References: C.R.S. §§ 10-7-701 through 10-7-710

A policyholder must have an insurable interest in the life of the insured at the time of policy issuance. This means the policyowner must reasonably expect to benefit from the insured’s continued life or suffer a loss from their death.

Examples of valid insurable interests:

  • A person insuring their own life,
  • Spouses insuring one another,
  • A business insuring a key employee (key person insurance).

Lapse Notice Requirement

Reference: C.R.S. § 10-7-105.5

Before a life insurance policy may lapse for nonpayment of premium, the insurer must provide written notice to the policy owner and any designated secondary addressee at least 25 days before the lapse date.

This provision protects policyholders—especially elderly insureds—from unintentionally losing coverage due to missed payments.

This chapter focused on Colorado laws and regulations that apply specifically to life insurance, emphasizing consumer protection, ethical sales practices, and producer accountability. These statutes govern how life insurance is marketed, sold, administered, replaced, and serviced in Colorado, and they form a significant portion of the Colorado Life Insurance licensing exam.

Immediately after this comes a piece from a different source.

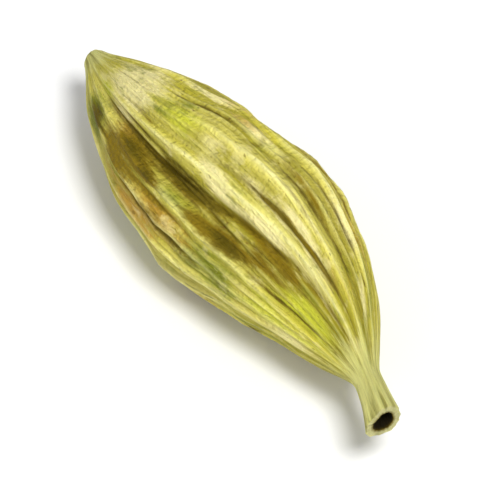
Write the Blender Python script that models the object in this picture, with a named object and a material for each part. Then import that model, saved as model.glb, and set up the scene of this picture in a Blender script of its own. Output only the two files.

The Colorado Division of Insurance, operating under the Department of Regulatory Agencies (DORA), enforces these rules to ensure a fair, transparent, and financially sound life insurance marketplace.

Key regulatory themes in this chapter include disclosure, suitability, transparency, and timely communication.

Key points

Proper documentation and client disclosure are essential to prevent “churning” (repeated replacement of policies for commission purposes) and to comply with the Colorado Division of Insurance’s consumer protection goals.

The two-year suicide exclusion aligns with Colorado’s overall policy favoring consumer fairness and uniform claim settlement standards.

Without an insurable interest, the policy is void as a wager on human life.